Sunday, May 1, 2016

The Golang "Worker" Pattern

I have recently started using the Go programming language for a web application project and I needed a small command-line utility to process several thousand files. Each file task is completely independent of the others, making this an "embarrassingly" parallel utility.

I started out trying to use the idiomatic goroutine pattern described in many places on the web, where a goroutine is started for each file, but ran out of file descriptors.

Instead, I ended up using a "worker" pattern, where I launch a limited number of worker goroutines, and have each process some of the files. I was certainly not the first person to use this pattern in Go, but it worked out well for me, so I decided to write this article in the hope that others may find it useful.

The Worker Pattern

The worker pattern is implemented like this:

  // On entry, tasks is a slice containing the
        // tasks to be processed.

        const workers = the number of workers

        var wg sync.WaitGroup
wg.Add(workers)

        // Create a channel to "upload" the tasks.
        // task_type is the type of each task (e.g.
        // os.File).
in := make(chan task_type)

        // Start the workers.
  for w := 0; w < workers; w++ {
  go func() {
                        // When this worker finishes,
                        // signal completion.     defer wg.Done()
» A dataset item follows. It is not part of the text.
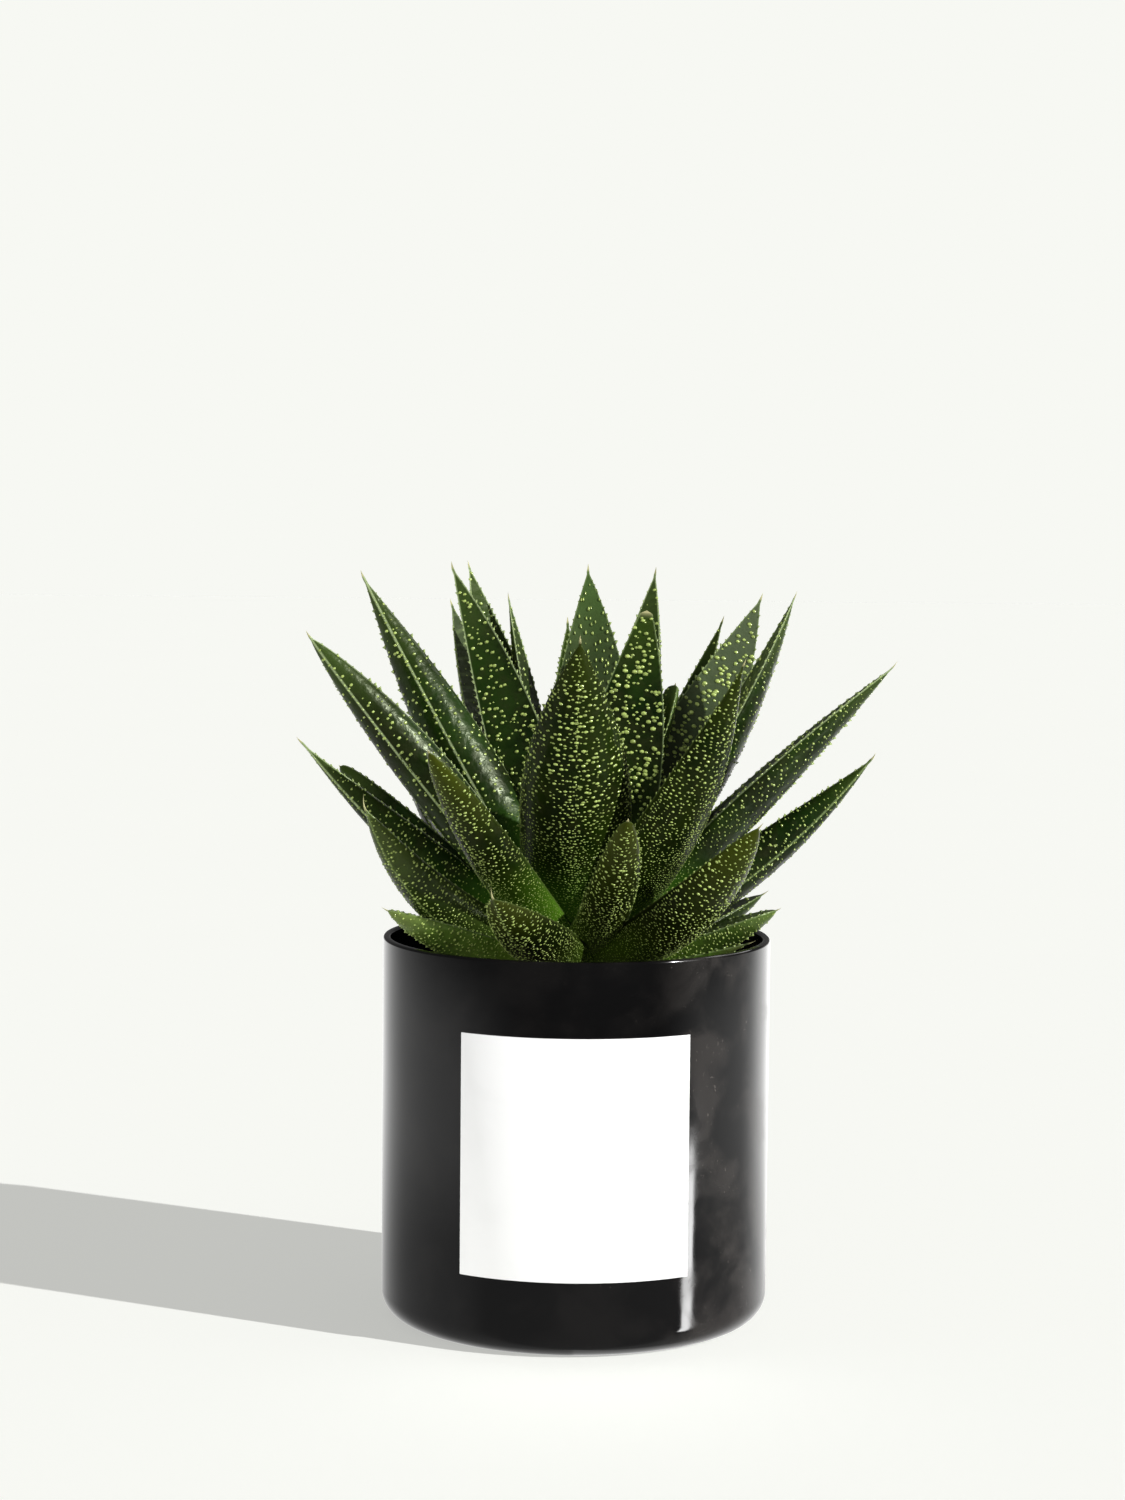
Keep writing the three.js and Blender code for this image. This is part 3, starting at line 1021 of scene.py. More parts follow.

                        // Read tasks from the
                        // channel. All workers
                        // compete for available
                        // tasks.
        for t := range in {
           process(t)
        }
     }()
  }

        // Push all of the available tasks into the
        // channel.
  for i := 0; i < len(tasks); i++ {
     in <- tasks[i]
  }

        // Close the channel. Doing this will cause
        // the for loop in the workers to end when
        // the last task is read.
  close(in)

        // Wait for all workers to complete.
  wg.Wait()


Benchmarks

I wrote a small program to benchmark this technique against the more typical goroutine pattern. The code can be found on bitbucket.org.

In this benchmark, I compared computing the primes factors for all of the integers from 2 to 20000. I borrowed the actual prime factorization code from the Rosetta Project's Prime Decomposition problem.

The program contains three separate calculation functions: a sequential version that computes all of the required factors using a single thread; a goroutine version that launches a separate goroutine for each integer whose prime factors are required; and a worker version that launches up to 8 worker goroutines and then feeds the numbers 2 through 20000 to them using a channel.

Results

These are the results of running the benchmark on my Ubuntu 16.04 x64 laptop with 32 GB RAM and an Intel Core i7-4900MQ CPU at 2.80GHz. The CPU has 4 hyper-threaded cores. The program includes the line

runtime.GOMAXPROCS(runtime.NumCPU())

so that all hyperthreaded cores will be used.

Each scenario runs 20 times and the average elapsed time is calculated.

Workers Average Time (seconds)
1 3.114244
2 1.708337
3 1.317147
4 1.224138
5 0.993016
6 1.005200
7 0.995244
8 1.032952
Sequential 3.127022
One goroutine per integer 0.990083

Not surprisingly, the 1-worker version takes about the same time as the sequential version, and that beginning with 5 workers, the worker-based versions are comparable to the goroutine version.

This benchmark uses a CPU-intensive task as its "work". Using this pattern with an I/O bound problem may yield very different results. The reader is encouraged to run his or her own benchmarks.

Conclusion

The worker pattern may be useful when trying to parallelized a program where there is a resource (e.g. open file descriptors) that is limited, and creating a separate goroutine for each task will not work.